Dans des escalades un peu techniques, je ne suis même pas sûr qu’un gravel soit plus performant qu’un VTT. Un gravel aura toujours moins de grip. La rigidité n’est pas un critère de performance dès qu’on quitte l’asphalte. D’ailleurs, les suspensions arrière font désormais des prouesses. On grimpe plus vite avec des tout suspendus qu’avec des semi-rigides (voilà pourquoi les champions utilisent de plus en plus les tout suspendus dans les compétitions de cross-country).
J’utilise un semi-rigide pour le bikepacking sauvage parce que je le chausse de gros pneus, aussi pour avoir un risque moindre de panne, en aucune raison parce qu’il serait plus performant. Pour moi, qui quitte les routes dès que possible, le VTT semi-rigide est le vélo de voyage idéal. Jamais je ne le troquerai pour un gravel, même si sur les passages asphaltés je ne suis pas favorisé. Avec des cornes, des barres latérales ou des aéroboars, on peut même adopter une position roulante sur un VTT.

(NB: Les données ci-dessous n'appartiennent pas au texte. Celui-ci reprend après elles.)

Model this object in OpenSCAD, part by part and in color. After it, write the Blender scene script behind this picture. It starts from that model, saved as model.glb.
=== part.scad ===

Après chacun fait ce qu’il peut. Mes choix tiennent compte de mon corps vieillissant. Un jeune fringant peut pousser un gravel bien plus loin que moi. Reste que pour le cycliste ordinaire le gravel n’est pas le vélo universel. Si chaussé de pneus de route, il est pratiquement aussi performant qu’un vélo de route, jamais il ne rivalisera avec un VTT sur les terrains accidentés, même avec des pneus 42, voire de 50 mm (je ne comprends pas les constructeurs qui commercialisent des gravel limités au 38 mm).
Quand on veut passer partout tout en maximisant son confort, on roule en VTT, un VTT qu’on adapte en fonction du terrain, changeant les pneus, parfois remplaçant la fourche avant par une Lauf Grit ou même une fourche rigide, ce qui est jouable avec des pneus d’un bel embonpoint (on a inventé les fat bikes pour la neige, mais ils s’avèrent très confortables sur tous les terrains tout en étant mécaniquement très simples).
D’une certaine façon, le VTT est le vélo le plus polyvalent, le plus universel (pour commencer, il peut aller partout où va un vélo de route, même s’il y va moins vite). Un gravel vient le compléter d’autant mieux si, lui aussi, on le customise en fonction des sorties, adaptant les pneus, changeant la fourche, parfois remplaçant le guidon course par un guidon VTT qui offre plus d’agilité et de maniabilité.
Pour mes usages, le gravel a rendu obsolète le vélo de course, trop spécialisé, trop cantonné à l’asphalte. Il conserve l’aérodynamique course, en partie la géométrie course, tout en offrant bien plus de polyvalence. J’adore mon gravel, mais j’en connais les limites. Pour aller partout, pour filer à la vitesse optimale et sans dépense d’énergie inutile, pour donner libre cours à mes rêves de dépaysement et de voyage, j’ai besoin d’un gravel et d’un VTT. Plus je fais du gravel, mieux je connais son domaine de possibilité. Les discours marketing se heurtent au principe de réalité.
Mais qu’est-ce qu’un gravel ? Au minimum, un vélo de course avec un centre de gravité bas et des pneus de plus de 30 mm. Sur mon Diverge, j’ai en prime une suspension de 20 mm dans la potence, une autre de 18 mm dans le tube de selle. Pour certains, c’est déjà une concession inacceptable alors que c’est un prérequis pour mes articulations.
Quand on monte un guidon de VTT sur un gravel, quand on lui ajoute une fourche, a-t-on pour autant un VTT ? Non, on reste toujours dans une géométrie immédiatement reconnaissable, davantage pensée pour la vitesse et l’endurance que pour les acrobaties. Mais la frontière est mince, surtout quand on prend un VTT semi-rigide et qu’on le gravelise en changeant le guidon, en montant une fourche rigide et des pneus moins imposants. Il y a presque un continuum entre ces deux catégories de vélos, continuum qui n’existait pas entre le vélo de route et le VTT, voilà peut-être pourquoi le gravel séduit les routiers (mais moins les vététistes qui souvent ont du mal à comprendre son intérêt puisque déjà ils passent partout dans le plus grand confort).
Il faut revenir au commencement. Le gravel a été pensé pour l’asphalte et les pistes innombrables qui sillonnent les États-Unis. C’est un vélo pour la Dirty Kanza. Sur ces terrains mixtes, il est le roi incontesté (sur la terre seule, les vététistes XC tiennent les gravel sans difficulté).
PS : Ce billet prolonge mon bilan après un an de gravel. Je m’éclate avec mon gravel. En dix mois aux États-Unis, j’ai parcouru environ 8 000 km avec mon Diverge. J’ai écrit cet article pour dénoncer les discours marketing autour du gravel, potentiellement aveuglants.